Ничего не сгорело: ни любимые картины Богаевского, ни чудеса со всех сторон света, ни египтянка Таиах, не завилась от пламени ни одна страничка тысячетомной библиотеки. Мир, восставленный любовью и волей одного человека, уцелел весь. Хозяин здешних мест, не пожелавший спасти одно и оставить другое, Максимилиан Волошин, и здесь не пожелавший выбрать и не смогший предпочесть, до того он сам был это все, и весь в каждой данной вещи, Максимилиан Волошин сохранил все.
Что наши ведра? Только добрая воля тех, кто знает, что он огня не остановит подъятием руки, что ему руки даны – носить. Только выход энергии: когда горит – не сидеть руки сложа. Пожар был остановлен – словом.
Самое замечательное в этой примечательной новогодней ночи, что мы с Асей, принеся очередное, уже явно ненужное ведро, внезапно и каменно заснули. Каждая, где стояла. Так потихонечку и сползли. И до того заспались, что, увидев над собой широченную во все лицо улыбку Макса – в эту секунду лицо равнялось улыбке и улыбка – лицу, – невольно зажмурились от него, как от полдневного солнца.
Макс и сказка
Чем глубже я гляжусь в бездонный колодец памяти, тем резче встают мне навстречу два облика Макса: греческого мифа и германской сказки. Гриммовской сказки. Добрый людоед, ручной медведь, домовитый гном и, шире: дремучий лес, которым прирученный медведь идет за девушкой. Макс был не только действующим лицом, но местом действия сказки Гримма. Медведь-Макс за Розочкой и Беляночкой пробирался по зарослям собственных кудрей.
Помню картинку над своей детской кроватью: в лесу, от роста лежащего кажущемся мхом, в мелком и курчавом, как мох, лесу, на боку горы, как на собственном, спит великан. Когда я десять лет спустя встретила Макса, я этого великана и этот лес узнала. Этот лес был Макс, этот великан был Макс.
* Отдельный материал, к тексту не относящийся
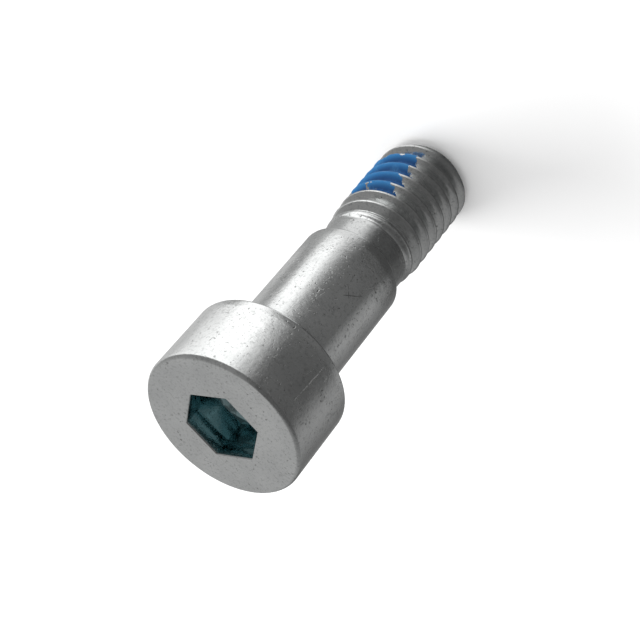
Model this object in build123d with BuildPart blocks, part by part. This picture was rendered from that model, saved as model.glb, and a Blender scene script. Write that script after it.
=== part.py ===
"""M6 shoulder bolt: cylindrical head with a hexagon socket, plain shoulder and rolled thread.

A film of polyamide, sprayed on one side of the thread, locks it in its nut or tapped hole.
The origin is the centre of the bearing face under the head. The head points to +Z, and the
bolt stands on the flat end of its thread. Two corners of the socket lie on the X axis.
"""
from build123d import *
from math import atan, ceil, cos, degrees, pi, radians, sin, tan
import os

# Head
head_diameter = 9.6
head_height = 5.0
head_top_rounding = 0.3
head_rim_chamfer = 0.22

# Hexagon socket
socket_width = 4.0  # across flats
socket_depth = 2.5  # down to the edge of the conical floor
socket_floor_angle = 120.0  # included angle of the cone that the punch leaves
mouth_flare = 0.06  # how much each flat opens out at the mouth
mouth_depth = 0.3

# Shoulder
shoulder_diameter = 6.3
shoulder_length = 9.3
shoulder_root_chamfer = 0.15
shoulder_end_chamfer = 0.28

# Thread, M6 x 1, right-handed, rolled onto a blank that still shows at the neck
thread_diameter = 5.97
thread_pitch = 1.0
thread_angle = 60.0  # between the flanks
thread_length = 9.8  # from the end of the shoulder to the tip, with the neck
thread_start = 22.0  # degrees from the X axis to where a crest meets the plane of the tip
neck_depth = 0.27  # from the crests down to the neck
neck_length = 1.3
run_out_length = 2.0  # over which the thread rises from the neck to its full height
tip_chamfer_width = 0.5
tip_chamfer_length = 0.6
tip_rounding = 0.12

# Thread-locking patch
patch_offset = 1.15  # from the tip to the patch's lower end
patch_length = 4.6
patch_angle = 150.0
patch_middle = 12.0  # degrees from the X axis
patch_film = 0.05  # thickness over the crests
patch_fill_depth = 0.33  # from the crests down to the filled valleys

# Radii and heights that follow from the sizes
head_radius = head_diameter / 2
socket_radius = socket_width / 2
shoulder_radius = shoulder_diameter / 2
crest_radius = thread_diameter / 2
neck_radius = crest_radius - neck_depth
shoulder_end = -shoulder_length
tip = shoulder_end - thread_length
neck_end = shoulder_end - neck_length
run_out_end = neck_end - run_out_length

# The thread's section is a sharp V, cut off an eighth of the pitch wide at the crest and, as the
# standard has it for external threads, after 17/24 of the V's height at the root
flank = radians(thread_angle / 2)
sharp_height = thread_pitch / 2 / tan(flank)
crest_half = thread_pitch / 16
root_radius = crest_radius - 17 / 24 * sharp_height
sink = thread_pitch / 20  # how far a ridge's foot goes into what carries it


def axial_plane(angle):
    """The plane through the bolt's axis at an angle from the X axis, with Z upwards in it."""
    turn = radians(angle)
    return Plane(origin=(0, 0, 0), x_dir=(cos(turn), sin(turn), 0), z_dir=(sin(turn), -cos(turn), 0))


def ridge_turn(film, foot_radius):
    """One turn of the thread's ridge, thickened all over by a film, from the X axis at Z = 0."""
    top_radius = crest_radius + film
    top_half = crest_half + film * tan((pi / 2 - flank) / 2)
    foot_half = top_half + (top_radius - foot_radius) * tan(flank)
    with BuildLine() as crest_line:
        Helix(pitch=thread_pitch, height=thread_pitch, radius=crest_radius)
    with BuildPart() as turn:
        with BuildSketch(Plane.XZ):
            with BuildLine():
                Polyline(
                    (foot_radius, -foot_half),
                    (top_radius, -top_half),
                    (top_radius, top_half),
                    (foot_radius, foot_half),
                    close=True,
                )
            make_face()
        sweep(path=crest_line.line, is_frenet=True)
    return turn.part


# Threaded end, with its tip at Z = 0: a core with turn upon turn of the ridge around it, turned
# down towards the neck and at the tip
bare_turn = ridge_turn(film=0, foot_radius=root_radius - sink)
thread_height = neck_end - tip
turn_count = ceil(thread_height / thread_pitch) + 2
turn_starts = [(0, 0, thread_pitch * (turn - 1)) for turn in range(turn_count)]
envelope_top = thread_height + thread_pitch / 2
with BuildPart() as threaded_end:
    with BuildSketch(Plane.XY.offset(-thread_pitch)):
        Circle(root_radius)
    extrude(amount=turn_count * thread_pitch, dir=(0, 0, 1))
    with Locations(turn_starts):
        add(bare_turn)
    with BuildSketch(Plane.XZ):
        with BuildLine():
            FilletPolyline(
                (0, 0),
                (crest_radius - tip_chamfer_width, 0),
                (crest_radius, tip_chamfer_length),
                (crest_radius, thread_height - run_out_length),
                (neck_radius - neck_depth / run_out_length * thread_pitch / 2, envelope_top),
                (0, envelope_top),
                radius=[tip_rounding, 0, 0, 0],
            )
            Line((0, envelope_top), (0, 0))
        make_face()
    revolve(axis=Axis.Z, mode=Mode.INTERSECT)

# Shoulder bolt, with a step left at the neck whatever the end chamfer is
end_chamfer = min(shoulder_end_chamfer, 0.9 * (shoulder_radius - neck_radius))
with BuildPart() as shoulder_bolt:
    with BuildSketch(Plane.XZ):
        with BuildLine():
            FilletPolyline(
                (0, head_height),
                (head_radius, head_height),
                (head_radius, head_rim_chamfer),
                (head_radius - head_rim_chamfer, 0),
                (shoulder_radius + shoulder_root_chamfer, 0),
                (shoulder_radius, -shoulder_root_chamfer),
                (shoulder_radius, shoulder_end + end_chamfer),
                (shoulder_radius - end_chamfer, shoulder_end),
                (neck_radius, shoulder_end),
                (neck_radius, neck_end),
                (root_radius - sink, run_out_end),
                (0, run_out_end),
                radius=[head_top_rounding, 0, 0, 0, 0, 0, 0, 0, 0, 0],
            )
            Line((0, run_out_end), (0, head_height))
        make_face()
    revolve(axis=Axis.Z)
    with Locations((0, 0, tip)):
        add(threaded_end.part, rotation=(0, 0, thread_start))
    with BuildSketch(Plane.XY.offset(head_height)):
        RegularPolygon(radius=socket_radius, side_count=6, major_radius=False)
    extrude(amount=-socket_depth, mode=Mode.SUBTRACT)
    with BuildSketch(Plane.XY.offset(head_height)):
        RegularPolygon(radius=socket_radius + mouth_flare, side_count=6, major_radius=False)
    flare_taper = degrees(atan(mouth_flare / mouth_depth))
    extrude(amount=-mouth_depth, taper=flare_taper, mode=Mode.SUBTRACT)
    floor_depth = socket_radius / tan(radians(socket_floor_angle / 2))
    with Locations((0, 0, head_height - socket_depth)):
        Cone(
            bottom_radius=0,
            top_radius=socket_radius,
            height=floor_depth,
            align=(Align.CENTER, Align.CENTER, Align.MAX),
            mode=Mode.SUBTRACT,
        )

# Thread-locking patch: fills the valleys and coats the crests on one side of the thread
patch_low = tip + patch_offset
fill_radius = crest_radius - patch_fill_depth
patch_side = axial_plane(patch_middle - patch_angle / 2)
coated_turn = ridge_turn(film=patch_film, foot_radius=fill_radius - sink)
with BuildPart() as coated_crests:
    with Locations((0, 0, tip)):
        with Locations(turn_starts):
            add(coated_turn, rotation=(0, 0, thread_start))
    with BuildSketch(patch_side):
        with Locations((0, patch_low)):
            Rectangle(head_radius, patch_length, align=(Align.MIN, Align.MIN))
    revolve(axis=Axis.Z, revolution_arc=patch_angle, mode=Mode.INTERSECT)
with BuildPart() as thread_locking_patch:
    with BuildSketch(patch_side):
        with Locations((root_radius - sink, patch_low)):
            Rectangle(fill_radius - root_radius + sink, patch_length, align=(Align.MIN, Align.MIN))
    revolve(axis=Axis.Z, revolution_arc=patch_angle)
    add(coated_crests.part)
    add(shoulder_bolt.part, mode=Mode.SUBTRACT)

shoulder_bolt.part.label = "shoulder_bolt"
thread_locking_patch.part.label = "thread_locking_patch"

os.makedirs("parts", exist_ok=True)
export_step(shoulder_bolt.part, "parts/shoulder_bolt.step")
export_step(thread_locking_patch.part, "parts/thread_locking_patch.step")
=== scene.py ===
"""Shoulder bolt in bright zinc plating with a blue thread-locking patch, standing on its tip.

The row frame is in metres. The meshes below are laid out in millimetres, in the same frame:
the origin is the centre of the bearing face under the head, and the head points to +Z.
"""
import math

import bpy
import numpy as np
from mathutils import Matrix, Vector, noise


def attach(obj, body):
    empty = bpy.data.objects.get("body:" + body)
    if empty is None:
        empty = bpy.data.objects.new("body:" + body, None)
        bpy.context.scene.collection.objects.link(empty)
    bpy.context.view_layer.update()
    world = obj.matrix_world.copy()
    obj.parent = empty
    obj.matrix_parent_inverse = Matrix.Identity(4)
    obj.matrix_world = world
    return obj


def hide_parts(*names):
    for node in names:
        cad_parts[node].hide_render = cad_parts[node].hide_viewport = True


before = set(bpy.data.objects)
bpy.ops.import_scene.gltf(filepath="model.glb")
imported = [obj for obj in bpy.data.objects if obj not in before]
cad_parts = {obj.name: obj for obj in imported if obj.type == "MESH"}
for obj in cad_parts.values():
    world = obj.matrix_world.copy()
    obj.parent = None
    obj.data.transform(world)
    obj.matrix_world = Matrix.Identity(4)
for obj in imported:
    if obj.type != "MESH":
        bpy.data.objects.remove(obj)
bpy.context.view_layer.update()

MM = 0.001
COLUMNS = 240  # round the axis, a multiple of six so that the socket's corners fall on columns

# Head and socket
HEAD_R = 4.8
HEAD_TOP = 5.0
TOP_ROUNDING = 0.32
RIM = 0.22
SOCKET = 2.0  # from the axis to a flat
SOCKET_FLOOR = 2.5  # from the head's top down to the edge of the conical floor
FLOOR_ANGLE = 120.0  # included angle of that cone
LEAD_IN = 0.92  # from the head's top down to where the punch's lead-in ends
LEAD_IN_GAP = 0.022  # how much wider the socket is above that step
MOUTH = 2.06
MOUTH_ROUNDING = 0.09

# Shoulder and neck
SHOULDER_R = 3.15
SHOULDER_ROOT = 0.15  # radius between the head and the shoulder
SHOULDER_END = -9.3
NECK_R = 2.715
NECK_END = -10.6

# Thread
CREST_R = 2.985
ROOT_R = 2.385
PITCH = 1.0
START = 22.0  # degrees from the X axis to where a crest meets the plane of the tip
RUN_OUT = 2.0
TIP = -19.1
TIP_R = 2.485
TIP_CHAMFER = 0.6
TIP_HOLLOW = 0.08

# Patch
PATCH_LOW, PATCH_HIGH = -17.95, -13.35
PATCH_FROM, PATCH_TO = -63.0, 87.0
PATCH_FILM = 0.05  # thickness over the crests
PATCH_FILL = 2.655  # radius of the filled valleys
PATCH_REACH = 3.033  # no part of the patch is further out
PATCH_INNER = 0.06  # how far the patch's inner skin lies inside the steel
PATCH_HIDDEN = 0.04  # how far its outer skin lies inside the steel where the patch is worn away
PATCH_BLEND = 0.09  # rounding where the film over a crest meets the filled valley

# Camera, at the photo's angle and roll
LENS, SENSOR = 87.06, 36.0
CAMERA_AT = (14.174, -66.828, 50.378)
CAMERA_RIGHT = (-0.67092, -0.55461, -0.49221)
CAMERA_UP = (0.72264, -0.34018, -0.60172)
CAMERA_BACK = (0.16628, -0.75940, 0.62902)
CAMERA_SIDE = -77.65  # degrees from the X axis to the camera

# Light
DAYLIGHT = 0.95
KEY_FROM = (64, 58)  # degrees: direction from the X axis, and above the floor
KEY_AWAY, KEY_WIDTH, KEY_WATTS = 0.3, 0.14, 0.45
AIMED_AT = (0, 0, -0.007)
MIDDLE_AT, FAR_AT = 0.0150, 0.0275  # distances on the floor where the next ring of painted reflection begins

# How far the thread's surface lies below its crests, by distance from a crest, both in pitches
PROFILE = [
    (0.0, 0.0),
    (0.05, 0.008),
    (0.1, 0.036),
    (0.15, 0.09),
    (0.2, 0.17),
    (0.26, 0.274),
    (0.32, 0.378),
    (0.38, 0.48),
    (0.43, 0.552),
    (0.47, 0.59),
    (0.5, 0.6),
]


# ---------------------------------------------------------------------------- shapes


def thread_drop(phase):
    """Depth of the thread below its crests at a phase, where whole numbers are crests."""
    away = np.abs(phase - np.round(phase))
    return np.interp(away, [u for u, _ in PROFILE], [d for _, d in PROFILE])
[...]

Так, через случайность детской картинки над кроватью, таинственно восстанавливается таинственная принадлежность Макса к германскому миру, моим тем узнаванием в нем Гримма – подтверждается, О германской крови Макса я за всю мою дружбу с ним не думала, теперь, идя назад к истокам его прародины и моего младенчества – я эту кровь в нем знаю и утверждаю.